You have been assigned to improve the database performance of a new version of the Rotten Potatoes site.
Clone this repository and cd inside it
Now run:
bundle install --without production
rake db:create
rake db:migrate
and
rake db:seed
The seed command may take a while as it generates roughly 5000 database entries. If the seed command is taking too long, consider lowering the amount of data that it creates by changing the following lines of db/seeds.rb:
movie_count=250
review_count=20
This version of the app has some changes:
Review and Moviegoer models have been added. Take a look at the model files in /app/models/ to get a better understanding of the relationship between the models. Note that:
- Movie has many Reviews.
- Movie has many Moviegoers through Reviews.
- Moviegoer has many Reviews.
- Moviegoer has many Movies through Reviews.
New features for users in various stages of completion:
Implemented:
- A user can now view the average score for a film. Handled by Moviescontroller#score
- A user can now view all films reviewed by the reviewers of a given film. Handled by Moviescontroller#viewed_with
Planned:
- A user should be able to see all of a Moviegoer's Reviews
This will involve a query that looks like moviegoer.reviews
Unfortunately, the way that the prototype database is set up will prevent these great new features from scaling very well. As the number of Reviews grows, the performance will drop significantly.
To help you document the performance of the queries the designer has added a benchmarking action that will provide a very rough estimate of query performance. You can get an approximate idea of how long some sample queries take for a small data set by starting up the server and then visiting:
http://localhost:3000/benchmark/movies
or
http://localhost:3000/benchmark/moviegoers
Take a look at the code in app/controller/movies_controller.rb to see how the preceding commands work. There are a few things to take note of:
- These times are approximations, there is significant overhead caused by loading ActiveRecord objects, so the time spent executing queries is not the same as the time displayed on the page.

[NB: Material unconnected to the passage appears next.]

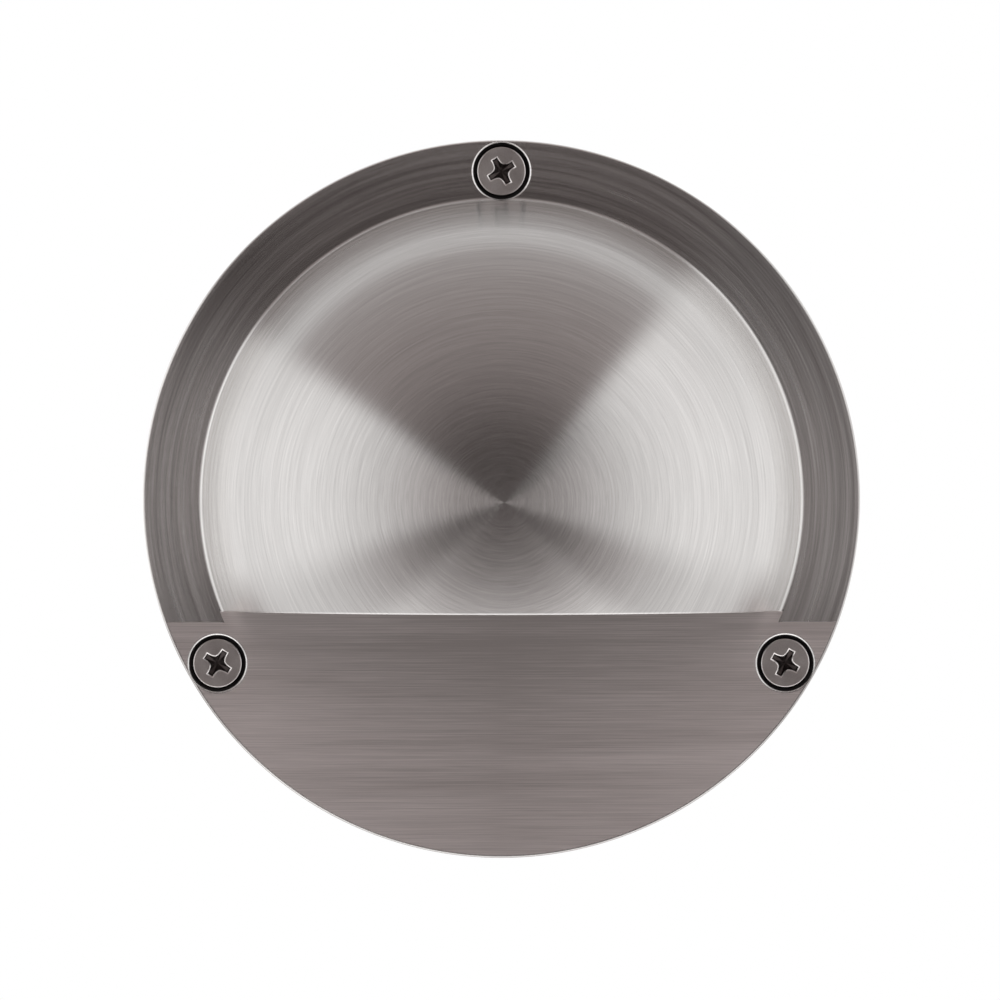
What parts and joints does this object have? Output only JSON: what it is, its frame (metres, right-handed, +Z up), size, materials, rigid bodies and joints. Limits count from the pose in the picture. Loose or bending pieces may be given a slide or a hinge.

- The database may not contain enough movies for these to show significant improvements after you apply migrations to improve the query performance.
- If you wish to see the time spent running database queries, look at the terminal running the rails server and look for a line that looks like:
Completed 200 OK in 423ms
(Views: 8.0ms | ActiveRecord: 200.0ms)
The time after ActiveRecord is a better approximation of the actual query time.
A more qualitative method to evaluate performance is to look at what your database's query planner will use to execute the queries. If you are running the virtual machine you can do this by running commands:
cd db
sqlite3 development.sqlite3
you should see a prompt that looks like:
sqlite>
If you want to see the plan that sqlite3 expects to use, along with its estimation of the number of rows that it will look through, run:
EXPLAIN QUERY PLAN <query>;
with replaced by the query you want to investigate. The score action uses
@movie.reviews
this gets translated to the query:
SELECT "reviews".* FROM "reviews" WHERE "reviews"."movie_id" = 1;
putting this all together you can see the estimated number of rows viewed by typing in:
explain query plan SELECT "reviews".* FROM "reviews" WHERE "reviews"."movie_id" = 1;
You will get a result that looks like:
SCAN TABLE reviews (~# rows)
The number of rows is an approximation, but it is useful for comparing performance between different schema. The skeleton code performs a Table Scan to execute this query. This is one of the reasons that the current implementation will lose performance as the amount of Reviews grows.
Your task is to add a migration, or migrations that will improve the performance by eliminate the use of table scans for the following two queries:
moviegoer.reviews
and
movie.reviews
Note: In the previous two queries, moviegoer and movie are instances of the Moviegoer and Movie models.
Note: This should not require very much code, in fact adding 2 indices is enough to prevent table scans from occurring for these queries.
To easily create a migration run the following command:
rails generate migration migrationName
To read more about migrations visit: http://guides.rubyonrails.org/migrations.html After you have added your migrations, make sure to run
rake db:migrate
to make sure they get applied to the database. Check your results either by using sqlite3, or the benchmark action to see if you are getting better results. If you use the benchmark action It may be necessary to add more Reviews to make this noticeable. You can modify db/seeds.rb to do so. A successful change should eliminate table scans for both of the queries.